New York has finally started showing Southeast Asian artists the appreciation they deserve, greatly benefiting the featured, as well as those interested in cross-cultural exploration.

"After Darkness: Southeast Asian Art in the Wake of History" is a diverse collection of works by artists from Vietnam, Indonesia and Myanmar.

In a New York Times article chronicling the tunnel vision of North America’s art scene, Jason Farago writes that before the 1990s, American art critics would only be concerned with American artists and the occasional European standout. However, he added: “By the ’90s the idea of a single avant-garde was dead and buried, and in its place arose a pluralist art ecosystem that spans the planet. It makes larger intellectual demands than ever, and requires us to accept that we’ll never see everything or understand it completely.”

Nguyen Thi Thanh Mai, Travels (2014). Photo by Perry Hu.
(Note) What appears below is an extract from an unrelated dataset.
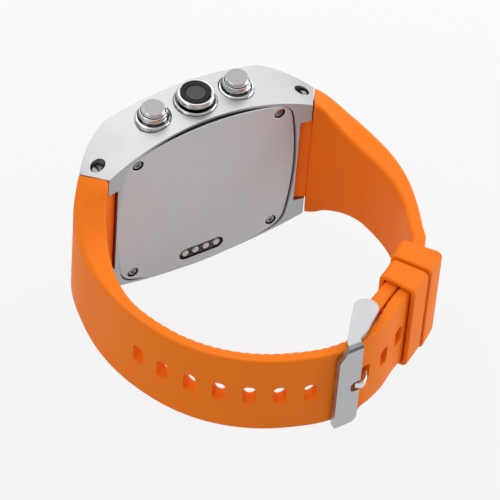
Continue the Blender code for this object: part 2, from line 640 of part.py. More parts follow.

The article, which is more of a critique of the western art scene than any of the pieces in the exhibition, lays a solid foundation on which to build an understanding of just how exceptional “After Darkness” is. It reminds readers that “part of reckoning with a global art world is expanding one’s tolerance for things we don’t understand.”

It is clear that members of the Asia Society, which curated the exhibition, were aware that many visitors would not be familiar with Southeast Asia. The backdrop of the exhibit is a timeline of recent regional history from 1945, weaving together the history of art and art organizations as well as larger sociopolitical events. This provides context for western art enthusiasts who may not have a framework for understanding the cultural value of some of the works.

Many of the pieces brazenly, even bluntly, cry out for freedom of speech and for representation for marginalized people or aspects of society. While these are topics of great concern in the west, too, the recent history of civil wars and colonization in Southeast Asia makes these issues more immediate, and therefore the art more direct.

Dinh Q. Le, Light and Belief: Sketches of Life From the Vietnam War (2012). Photo by Maria Baranova-Suzuki.

Among the Vietnamese artists on display, the most well known is photographer Dinh Q. Le, who migrated to the United States as a child and returned to Vietnam in 1993. His work features interviews with older artists on their roles during the war in Vietnam.

Another Vietnamese artist represented is Hue-based Nguyen Thi Thanh Mai. She is a mixed-media artist whose work focuses largely on the female body, sex and the societal limitations placed on women.

The Propeller Group, a collective of visual artists and filmmakers also featured in the exhibition, said that they are interested in “blurring the lines between modes of cultural production,” and their work in “After Darkness” focuses on offering alternative viewpoints surrounding the war in Vietnam. They divide their time between Los Angeles and Saigon.

Other artists include Indonesia’s FX Harsono and Myanmar’s Htein Lin. The exhibit runs through January 21, 2018 at the Asia Society Museum in New York City.